The peaceful transition of power between an outgoing and incoming president is not always smooth, and not all electoral loses have been sealed with a warm concession and plea for unity. But let’s be clear that what Trump and his sycophants are alluding to here would be blatantly unconstitutional, and spell the end of America’s status as a functioning democracy. It runs contrary to our laws, our traditions, and the very concepts that the country was founded to foster: the election of leaders as representatives of the people, not as royalty without electoral accountability.
And while it’s a scary topic to talk about, it’s also not a particularly productive one. Trump can’t stay in power if he loses, and he can’t have his term “extended.” There are no laws that allow him to do this, and many laws that explicitly prevent it. No concession is necessary, only certification by the electoral college.
Has Trump exploited the safeguards and barriers in our system? Undoubtedly. Has he forged a base of support so deluded that many would be perfectly find with Trump arresting the electoral college and making himself American God Emperor? Sure.
But our government was designed specifically to prevent limitless power and endless terms, and even with everything that’s happened since 2016, most Americans still abide by these limits. In particular, the people Trump would need to back this coup still abide by these limits. Should Trump attempt to invalidate the 2020 election, he’ll find himself isolated and abandoned by Republicans who aren’t quite willing to see America go down for good to prop up one particular person. The people will say no, and the military will say no. A few dead-enders will stay with him until the end, of course. But it will end badly for everyone involved.
The question of whether Trump will leverage outside forces to sway the vote in his favor is a different one from whether or not he’ll accept the outcome of that vote. There’s no doubt that Trump-leaning states will attempt to suppress Democratic turnout, and that there will be online chicanery from various bad actors trying to pollute the narrative. It’s already happening.
But the outcome of the election is going to be the same no matter what Trump will or won’t “accept.” To be sure, Trump can complain all he wants, send endless tweets about voter fraud, and call anything he desires “fake news.” There are also legal avenues he could pursue to keep power, such as trying to sue in federal to invalidate results, or lobby state legislatures to pass laws allowing them to bypass the election and directly appoint electoral college voters. He could even purposefully hinder the transition, refuse to ever concede, call on his supporters to riot, and even no-show the inauguration.
All of these would be terrible for the country and do terrible damage to the foundation of our democracy. But ultimately, without some sort of massive abdication by the courts or a military coup, if he loses, his opponent will be certified by the electoral college. Assuming that happens, the clock will start ticking down the last days of Trump’s time in office. And at noon on January 21st, 2021, that term will expire. His position as National Command Authority will cease, his nuclear codes will go dead, and he’ll have no authority over the military. It’s not necessary for an inauguration to take place, or even for the president to be sworn in to transition power. Richard Nixon’s resignation was accepted at 11:35 AM on Aug. 9th, 1974, with Gerald Ford sworn in at 12:05. Who was president for that half hour? It was Ford – even without an official swearing in. Nixon had no power, and any order he might give would be invalid.
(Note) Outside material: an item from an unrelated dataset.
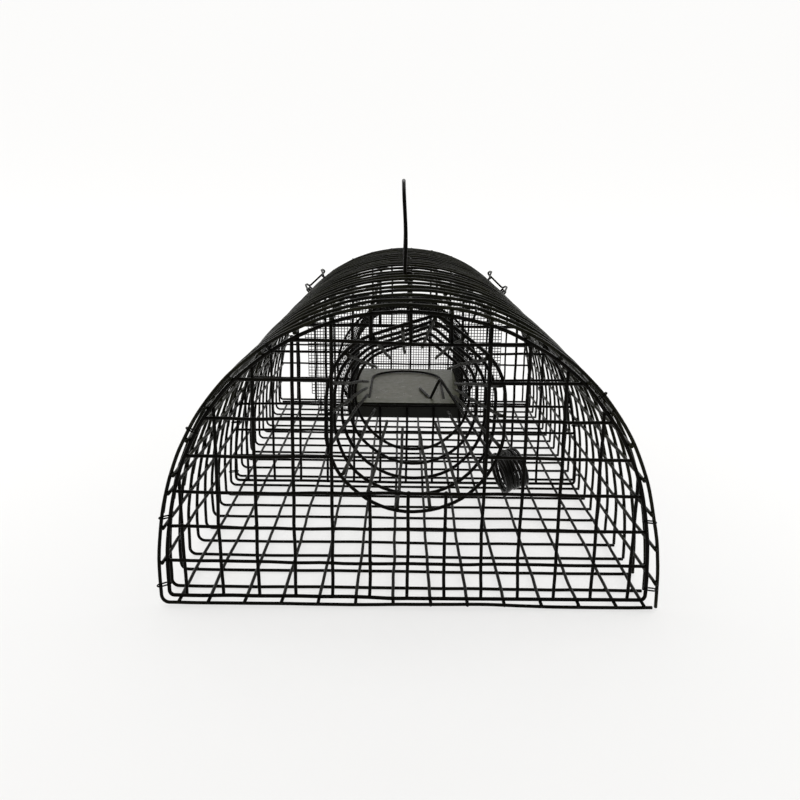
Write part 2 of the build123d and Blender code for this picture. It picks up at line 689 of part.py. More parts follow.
def latch_frame(side):
    """Plane across the cage at a latch: its x runs along the hoop."""
    ends = [
        arch_point(
            side * arch_angle(LATCH_FROM_CROWN + turn * LATCH_HALF_SPAN, HOOP_OFFSET), HOOP_OFFSET
        )
        for turn in (-1, 1)
    ]
    y = hoop_y(LATCH_HOOP) + ARCH_HOOP_SHIFT
    origin = Vector((ends[0][0] + ends[1][0]) / 2, y, (ends[0][1] + ends[1][1]) / 2)
    along = Vector(ends[1][0] - ends[0][0], 0, ends[1][1] - ends[0][1]).normalized()
    return Plane(origin=origin, x_dir=along, z_dir=(0, side, 0))


def latch(side):
    """One wire: an eye round the hoop, a leg to the rear, the bar, a leg back and an eye."""
    plane = latch_frame(side)
    out = 1 if plane.y_dir.Z > 0 else -1

    def place(u, off, back):
        return plane.origin + plane.x_dir * u + plane.y_dir * (out * off) + Vector(0, back, 0)

    def eye(u):
        points = []
        for degrees in LATCH_EYE_DEGREES:
            turn = math.radians(degrees)
            points.append(place(u, LATCH_EYE * math.sin(turn), LATCH_EYE * math.cos(turn)))
        return points

    steps = ((0.0, LATCH_EYE), (LATCH_LEG_RUN, LATCH_EYE)) + LATCH_STEPS
    runs = [place(-LATCH_HALF_SPAN, off, back) for back, off in steps]
    runs += [place(LATCH_HALF_SPAN, off, back) for back, off in reversed(steps)]
    bail = FilletPolyline(*runs, radius=list(LATCH_BENDS))
    first = ThreePointArc(*eye(-LATCH_HALF_SPAN))
    last = ThreePointArc(*reversed(eye(LATCH_HALF_SPAN)))
    return bent(Wire([first] + list(bail.edges()) + [last]), LATCH_WIRE)


def handle():
    """One wire: an eye round the ridge wire, a leg up, the grip bar, a leg down and an eye."""
    near = (hoop_y(HANDLE_FIRST_GAP) + hoop_y(HANDLE_FIRST_GAP + 1)) / 2 + ARCH_HOOP_SHIFT
    far = (hoop_y(HANDLE_LAST_GAP) + hoop_y(HANDLE_LAST_GAP + 1)) / 2 + ARCH_HOOP_SHIFT

    def eye(y):
        points = []
        for degrees in HANDLE_EYE_DEGREES:
            turn = math.radians(degrees)
            points.append(
                Vector(HANDLE_EYE * math.cos(turn), y, RIDGE_Z + HANDLE_EYE * math.sin(turn))
            )
        return points

    top = RIDGE_Z + HANDLE_RISE
    bail = FilletPolyline(
        (-HANDLE_EYE, near, RIDGE_Z),
        (-HANDLE_EYE, near, top),
        (-HANDLE_EYE, far, top),
        (-HANDLE_EYE, far, RIDGE_Z),
        radius=HANDLE_CORNER,
    )
    first = ThreePointArc(*eye(near))
    last = ThreePointArc(*reversed(eye(far)))
    return bent(Wire([first] + list(bail.edges()) + [last]), HANDLE_WIRE)


def write(name, pieces):
    """Writes one node: its pieces stay separate solids."""
    solids = []
    for piece in pieces:
        solids += piece.solids()
    shape = solids[0] if len(solids) == 1 else Compound(children=solids)
    shape.label = name
    export_step(shape, f"parts/{name}.step")
    box = shape.bounding_box()
    volume = sum(solid.volume for solid in solids)
    print(name, len(solids), round(volume), box.min, box.max)


def main():
    os.makedirs("parts", exist_ok=True)
    mouth = {k: (cell_z(MOUTH_SILL), cell_z(MOUTH_TOP)) for k in CUT_UPRIGHTS}
    tunnel = {k: (cell_z(MOUTH_SILL), cell_z(TUNNEL_TOP)) for k in CUT_UPRIGHTS}
    write("floor_hoops", floor_hoops())
    write("floor_long_wires", floor_long_wires())
    write("arch_hoops", arch_hoops())
    write("arch_long_wires", arch_long_wires())
    write("front_frame", [d_frame(FRONT_PANEL_Y)])
    write("front_uprights", panel_uprights(FRONT_PANEL_Y + UPRIGHT_SETBACK, mouth))
    write("front_crossbars", panel_crossbars(FRONT_PANEL_Y, PANEL_ROWS, FRONT_CUT_ROWS))
    for i in range(FUNNEL_RINGS):
        write(f"funnel_ring_{i + 1}", [funnel_ring(i)])
    write("funnel_fingers", funnel_fingers())
    write("partition_frame", [d_frame(PARTITION_Y)])
    write("partition_uprights", panel_uprights(PARTITION_Y + UPRIGHT_SETBACK, tunnel))
    write("partition_crossbars", panel_crossbars(PARTITION_Y, PANEL_ROWS, PARTITION_CUT_ROWS))
    write("partition_screen", partition_screen())
    write("tunnel_floor", tunnel_floor())
    write("tunnel_hood", tunnel_hood())
    write("tunnel_end_screen", tunnel_end_screen())
    write("hood_front_rim", [hood_rim(HOOD_FRONT_Y + MESH_WIRE / 2 + TOUCH)])
    write("hood_rear_rim", [hood_rim(HOOD_REAR_Y - MESH_WIRE)])
    write("flap_hinge_rod", flap_hinge_rod())
    write("trap_flap", trap_flap())
    write("counterweight_arm", counterweight_arm())
    write("counterweight_coil", counterweight_coil())
    write("rear_sill", rear_sill())
    write("door_hinge_rings", door_hinge_rings())
    door_uprights_y = DOOR_BAR_Y + UPRIGHT_SETBACK
    door_uprights = panel_uprights(door_uprights_y, {}, DOOR_WIRE_SHIFT, HOOP_OFFSET)
    door_crossbars = panel_crossbars(DOOR_BAR_Y, PANEL_ROWS, (), HOOP_OFFSET)
    write("door_frame", door_place([d_frame(DOOR_BAR_Y, HOOP_OFFSET)]))
    write("door_uprights", door_place(door_uprights))
    write("door_crossbars", door_place(door_crossbars))
    write("latch_left", [latch(-1)])
    write("latch_right", [latch(1)])
    write("handle", [handle()])
    front_ties = panel_ties(FRONT_PANEL_Y, FRONT_HOOP_Y, FRONT_TIE_ALONGS)
    partition_ties = panel_ties(PARTITION_Y, hoop_y(PARTITION_HOOP), PARTITION_TIE_ALONGS)
    write("front_ties", front_ties)
    write("partition_ties", partition_ties)


main()
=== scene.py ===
"""Live catch trap: the visible wires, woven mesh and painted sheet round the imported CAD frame."""
import json
import math

import bmesh
import bpy
from mathutils import Matrix, Vector, noise


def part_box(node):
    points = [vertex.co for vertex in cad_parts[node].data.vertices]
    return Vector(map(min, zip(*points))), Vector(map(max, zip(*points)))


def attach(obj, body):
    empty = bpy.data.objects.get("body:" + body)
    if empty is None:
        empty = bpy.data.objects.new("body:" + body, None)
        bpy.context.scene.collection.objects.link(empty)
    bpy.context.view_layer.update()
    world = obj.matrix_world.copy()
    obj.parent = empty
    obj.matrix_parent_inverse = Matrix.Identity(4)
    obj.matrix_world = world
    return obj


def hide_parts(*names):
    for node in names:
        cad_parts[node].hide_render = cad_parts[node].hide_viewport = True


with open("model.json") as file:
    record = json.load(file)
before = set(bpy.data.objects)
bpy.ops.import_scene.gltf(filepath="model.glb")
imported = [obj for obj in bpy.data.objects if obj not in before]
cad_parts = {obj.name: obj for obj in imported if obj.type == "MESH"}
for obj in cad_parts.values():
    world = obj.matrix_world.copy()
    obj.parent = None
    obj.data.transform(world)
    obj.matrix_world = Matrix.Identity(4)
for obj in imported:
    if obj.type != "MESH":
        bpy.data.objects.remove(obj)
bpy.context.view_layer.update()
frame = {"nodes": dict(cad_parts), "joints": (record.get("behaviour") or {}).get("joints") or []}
MM = 0.001

# --- sizes read from the frame ---


def middle(node):
    low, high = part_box(node)
    return (low + high) / 2


def extent(node):
    low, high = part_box(node)
    return high - low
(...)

We’ve already seen the limits of the loyalty that Trump commands in the military and courts, even with people he’s elevated to power. A possible Trump attempt to stay in office will fail without the support of these two branches of government – and Trump doesn’t have it to the point where they’ll shred their oaths to the Constitution to support him. It would also open Trump up to potential arrest the moment his term ends.
So why are we talking about any of this? Because Trump has already pushed the limits of what this country is willing to accept, for one. And because he’s an inveterate whiner and sore loser who contested a presidential election that he actually won.
But another reason is that fear is an effective motivator. It’s how Trump won the election, making people afraid of the things that he claimed he would change. Fear of Trump never leaving office is powerful. Even just hinting at it gives one a queasy feeling, like it’s so appalling it’s hard to even talk about. And it has a certain nihilistic appeal – there’s no point in opposing Trump because he’s just going to declare himself a dictator and purge everyone.
But ultimately, we should be directing our resources toward opposing the things Trump is doing – not the things he can’t do. He can do a lot, too much. But even Trump can’t single-handedly rewrite the Constitution.